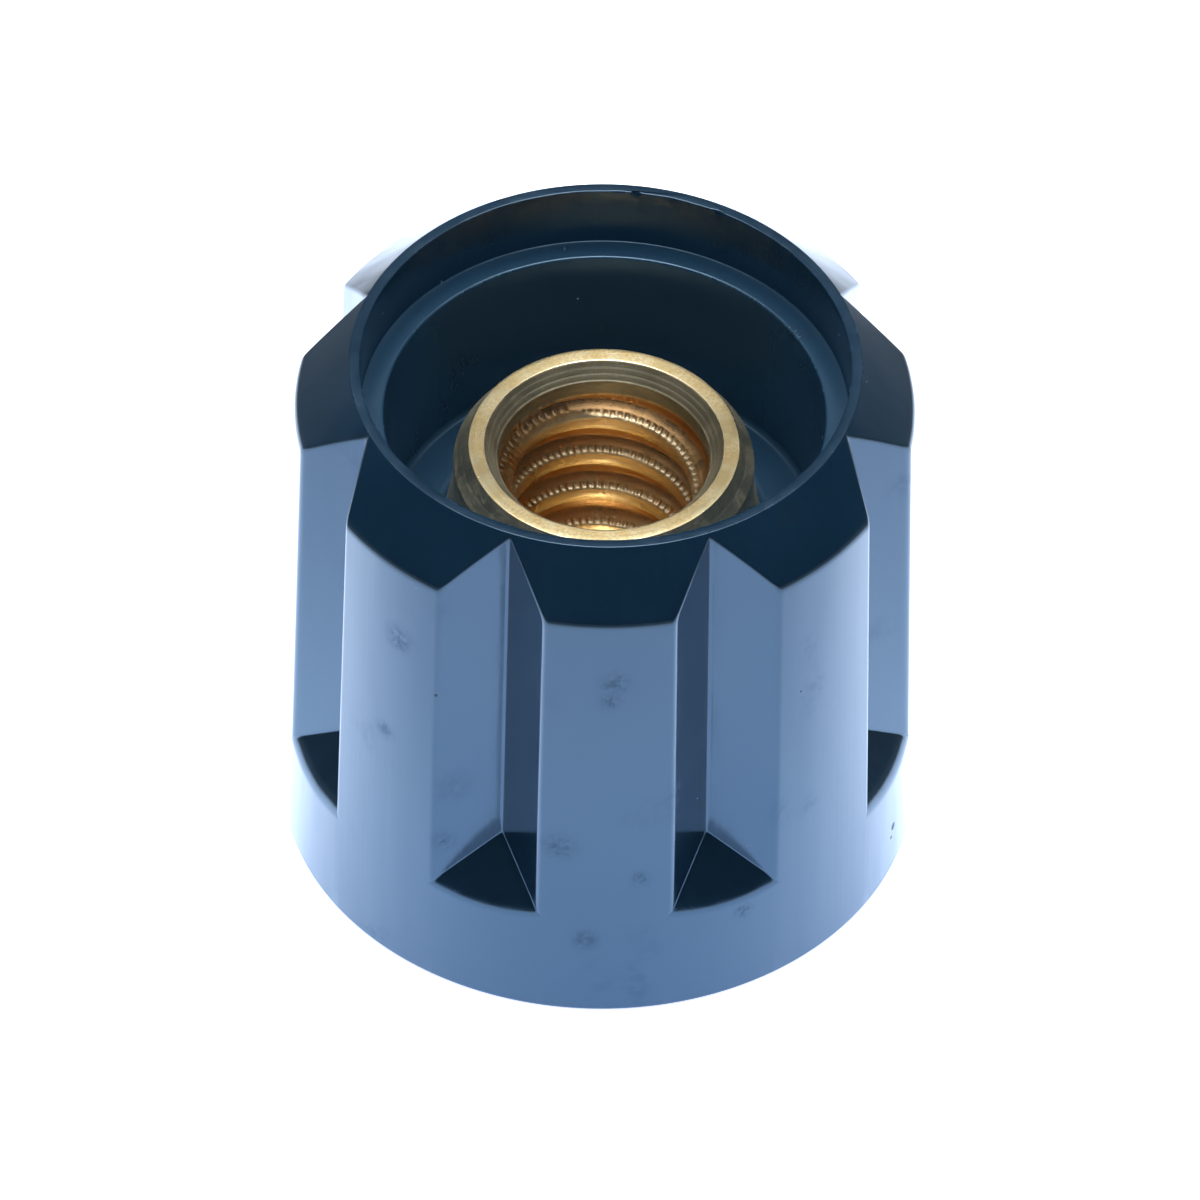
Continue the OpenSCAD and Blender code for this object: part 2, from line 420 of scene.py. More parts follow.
def thread_radius(angles, z):
    """Radius of the threaded bore at an angle and height, and how strongly a tool mark is cut there, which
    also gives the mark the worn colour, partly as wear and partly as a painted glint.
    """
    crest = CREST_Z_AT_ZERO + THREAD_PITCH * angles / (2 * math.pi)
    above = (z - crest + THREAD_PITCH / 2) % THREAD_PITCH - THREAD_PITCH / 2
    rise = np.clip((np.abs(above) - CREST_HALF_WIDTH) / FLANK_RUN, 0.0, 1.0)
    depth = smooth_step(z, THREAD_END_Z, THREAD_END_Z + THREAD_RUN_OUT)
    groove = CREST_RADIUS + (ROOT_RADIUS - CREST_RADIUS) * rise * depth
    r = np.maximum(plain_bore_radius(z), groove)
    on_lead_in = (z > BORE_TOP_Z) & (groove < plain_bore_radius(z))
    start = np.where(on_lead_in, LEAD_RADIUS - MARK_REACH - 0.25, CREST_RADIUS)
    end = start + MARK_REACH
    band = smooth_step(r, start, start + 0.06) * (1 - smooth_step(r, end - 0.1, end))
    band = band * (on_lead_in | (above > 0))
    tooth = (0.5 - 0.5 * np.cos(angles * MARKS_PER_TURN)) ** 0.7
    uneven = 0.75 + 0.25 * np.sin(angles * 23.0) * np.sin(angles * 7.0 + z)
    return r + MARK_DEPTH * band * tooth * uneven, MARK_WEAR_AND_GLINT * band * tooth


def thread_offsets():
    """Heights of the helical rows above a crest's centre, over one pitch."""
    crest, root = CREST_HALF_WIDTH, CREST_HALF_WIDTH + FLANK_RUN
    below = [-THREAD_PITCH / 2 + 0.1, -root - 0.05, -root + 0.06, -(crest + root) / 2,
             -crest - 0.06, -crest + 0.05]
    above = [0.0, crest - 0.06, crest + 0.01, crest + 0.07, crest + 0.15, crest + 0.24, crest + 0.32,
             crest + 0.39, crest + 0.45, root - 0.05, root + 0.05, root + 0.25]
    return below + above


def thread_points():
    """Helical rows of the bore from its bottom to the counterbore, as an array of (column, row)."""
    angles = np.linspace(0, 2 * math.pi, COLUMNS, endpoint=False)
    offsets = np.array(thread_offsets())
    turns = np.arange(FIRST_TURN, LAST_TURN + 1)
    heights = (turns[:, None] * THREAD_PITCH + offsets[None, :]).ravel()
    z = CREST_Z_AT_ZERO + THREAD_PITCH * angles[:, None] / (2 * math.pi) + heights[None, :]
    nearest = np.abs(z - BORE_TOP_Z).argmin(axis=1)
    z[np.arange(COLUMNS), nearest] = BORE_TOP_Z
    z = np.clip(z, BORE_BOTTOM_Z, LEAD_BOTTOM_Z)
    a = np.repeat(angles[:, None], z.shape[1], axis=1)
    r, marks = thread_radius(a, z)
    r = np.where(z >= LEAD_BOTTOM_Z - 1e-6, LEAD_RADIUS - bumps_round(a, LEAD_BURRS), r)
    r = np.where(z <= BORE_BOTTOM_Z + 1e-6, CREST_RADIUS, r)
    return np.stack([r * np.cos(a), r * np.sin(a), z, marks], 2), len(offsets)


def turned_face(a, b, steps):
    """Points from a to b along a turned face, with the fine ridges a lathe tool leaves."""
    a, b = np.array(a, float), np.array(b, float)
    side = np.array((b - a)[::-1] * (1, -1)) / np.linalg.norm(b - a)
    ridges = [sum(height * math.sin(turn * i + start) for height, turn, start in LATHE_RIDGES)
              for i in range(steps + 1)]
    return [tuple(a + (b - a) * i / steps + side * ridges[i]) for i in range(1, steps)]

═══

### Given task
Count the lines that include the word "from" and state the result as a bare number.

### The reply
3